■ Required task
Write out the complete material exactly as it stands.
BEGIN
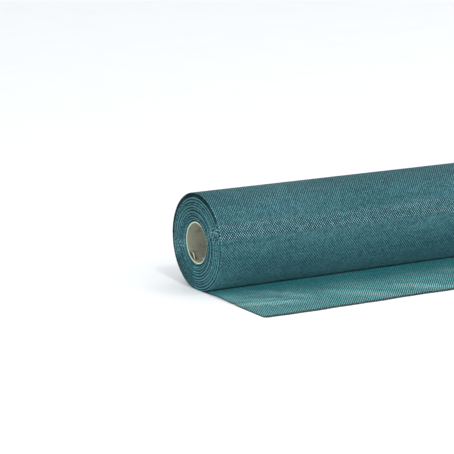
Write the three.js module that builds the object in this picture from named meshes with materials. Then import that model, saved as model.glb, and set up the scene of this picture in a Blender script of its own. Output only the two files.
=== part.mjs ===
// A roll of fibreglass insect screen on its cardboard core, lying on a floor, with its loose end drawn
// out to the front. Millimetres. +X runs along the roll, -Y points to the front, +Z is up. The origin
// is on the floor, in the middle of the narrow flat that the roll rests on.

import * as THREE from 'three';

// Driving dimensions

const CLOTH_WIDTH = 1000;
const ROLL_RADIUS = 58.5;
const FLAT_HALF_ANGLE = THREE.MathUtils.degToRad(7.5);
const CORE_RADIUS = 26;
const CORE_WALL = 2.2;
const CORE_SETTLING = 1.35; // how far the core has sunk below the middle of the outer turn
const CLEARANCE = 0.3; // between pieces that touch

const SHEET_THICKNESS = 1;
const SHEET_ROOT = 12; // distance in front of the roll's middle at which the loose end begins
const SHEET_REACH = 155.7; // distance at which it ends
const CORNER_RADIUS = 6;

// The inner turns have slipped along the roll in groups. Each group reaches out to a radius, and stands
// out at the left end by as much as it lies back at the right end, the cloth being one width.
const TURN_GROUPS = [
  { radius: 29.0, slip: 1.7 },
  { radius: 31.6, slip: 2.2 },
  { radius: 34.8, slip: 1.6 },
  { radius: 38.0, slip: 2.3 },
  { radius: 41.6, slip: 1.7 },
  { radius: 44.8, slip: 2.2 },
  { radius: 47.6, slip: 1.3 },
  { radius: 50.8, slip: 1.0 },
  { radius: 54.2, slip: 0.4 },
  { radius: ROLL_RADIUS, slip: 0 },
];
const GROUP_BEVEL = 0.5; // radial width of the step from one group to the next

// Soft ridges of the loose end: the middle, measured from the left end and from the roll's middle
// line, the heading from +X, and the length, width and height.
const RIDGES = [
  { along: 43, out: 98, heading: -16, length: 95, width: 15, height: 1.5 },
  { along: 42, out: 80, heading: -18, length: 60, width: 11, height: 1.0 },
  { along: 80, out: 66, heading: -48, length: 85, width: 17, height: 1.1 },
  { along: 163, out: 112, heading: -44, length: 100, width: 24, height: 1.3 },
  { along: 247, out: 122, heading: -36, length: 90, width: 20, height: 1.5 },
  { along: 352, out: 96, heading: -42, length: 110, width: 26, height: 1.2 },
  { along: 520, out: 110, heading: -38, length: 120, width: 28, height: 1.3 },
  { along: 700, out: 98, heading: 36, length: 110, width: 26, height: 1.2 },
  { along: 860, out: 116, heading: 42, length: 100, width: 22, height: 1.4 },
  { along: 955, out: 92, heading: 20, length: 80, width: 15, height: 1.3 },
];
// Where the cloth leaves the roll it stays a little off the floor, most at its two sides.
const SWELL = { out: 52, halfLength: 42, height: 0.3, sideHeight: 1.4, sideReach: 60 };
// The cut edge wanders by a millimetre or two: each wave's length, its start and its height.
const EDGE_WAVES = [
  { length: 310, start: 0.7, height: 0.7 },
  { length: 96, start: 2.1, height: 0.5 },
  { length: 43, start: 4.0, height: 0.35 },
];

const ROUND_STEPS = 72;
const CORE_STEPS = 48;
const SHEET_COLUMNS = 60;
const SHEET_ROWS = 14;

const rollCentreHeight = ROLL_RADIUS * Math.cos(FLAT_HALF_ANGLE);
const coreCentreHeight = rollCentreHeight - CORE_SETTLING;
const boreRadius = CORE_RADIUS + CLEARANCE;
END
■ Exercise response
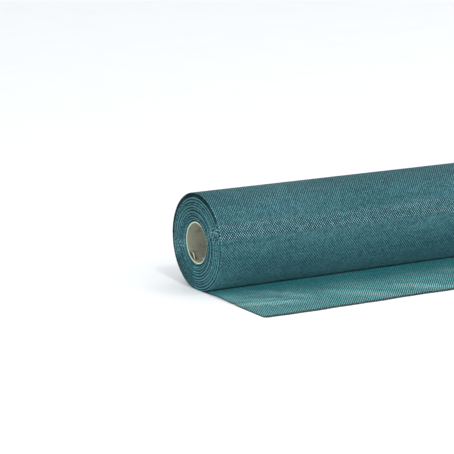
Write the three.js module that builds the object in this picture from named meshes with materials. Then import that model, saved as model.glb, and set up the scene of this picture in a Blender script of its own. Output only the two files.
=== part.mjs ===
// A roll of fibreglass insect screen on its cardboard core, lying on a floor, with its loose end drawn
// out to the front. Millimetres. +X runs along the roll, -Y points to the front, +Z is up. The origin
// is on the floor, in the middle of the narrow flat that the roll rests on.

import * as THREE from 'three';

// Driving dimensions

const CLOTH_WIDTH = 1000;
const ROLL_RADIUS = 58.5;
const FLAT_HALF_ANGLE = THREE.MathUtils.degToRad(7.5);
const CORE_RADIUS = 26;
const CORE_WALL = 2.2;
const CORE_SETTLING = 1.35; // how far the core has sunk below the middle of the outer turn
const CLEARANCE = 0.3; // between pieces that touch

const SHEET_THICKNESS = 1;
const SHEET_ROOT = 12; // distance in front of the roll's middle at which the loose end begins
const SHEET_REACH = 155.7; // distance at which it ends
const CORNER_RADIUS = 6;

// The inner turns have slipped along the roll in groups. Each group reaches out to a radius, and stands
// out at the left end by as much as it lies back at the right end, the cloth being one width.
const TURN_GROUPS = [
  { radius: 29.0, slip: 1.7 },
  { radius: 31.6, slip: 2.2 },
  { radius: 34.8, slip: 1.6 },
  { radius: 38.0, slip: 2.3 },
  { radius: 41.6, slip: 1.7 },
  { radius: 44.8, slip: 2.2 },
  { radius: 47.6, slip: 1.3 },
  { radius: 50.8, slip: 1.0 },
  { radius: 54.2, slip: 0.4 },
  { radius: ROLL_RADIUS, slip: 0 },
];
const GROUP_BEVEL = 0.5; // radial width of the step from one group to the next

// Soft ridges of the loose end: the middle, measured from the left end and from the roll's middle
// line, the heading from +X, and the length, width and height.
const RIDGES = [
  { along: 43, out: 98, heading: -16, length: 95, width: 15, height: 1.5 },
  { along: 42, out: 80, heading: -18, length: 60, width: 11, height: 1.0 },
  { along: 80, out: 66, heading: -48, length: 85, width: 17, height: 1.1 },
  { along: 163, out: 112, heading: -44, length: 100, width: 24, height: 1.3 },
  { along: 247, out: 122, heading: -36, length: 90, width: 20, height: 1.5 },
  { along: 352, out: 96, heading: -42, length: 110, width: 26, height: 1.2 },
  { along: 520, out: 110, heading: -38, length: 120, width: 28, height: 1.3 },
  { along: 700, out: 98, heading: 36, length: 110, width: 26, height: 1.2 },
  { along: 860, out: 116, heading: 42, length: 100, width: 22, height: 1.4 },
  { along: 955, out: 92, heading: 20, length: 80, width: 15, height: 1.3 },
];
// Where the cloth leaves the roll it stays a little off the floor, most at its two sides.
const SWELL = { out: 52, halfLength: 42, height: 0.3, sideHeight: 1.4, sideReach: 60 };
// The cut edge wanders by a millimetre or two: each wave's length, its start and its height.
const EDGE_WAVES = [
  { length: 310, start: 0.7, height: 0.7 },
  { length: 96, start: 2.1, height: 0.5 },
  { length: 43, start: 4.0, height: 0.35 },
];

const ROUND_STEPS = 72;
const CORE_STEPS = 48;
const SHEET_COLUMNS = 60;
const SHEET_ROWS = 14;

const rollCentreHeight = ROLL_RADIUS * Math.cos(FLAT_HALF_ANGLE);
const coreCentreHeight = rollCentreHeight - CORE_SETTLING;
const boreRadius = CORE_RADIUS + CLEARANCE;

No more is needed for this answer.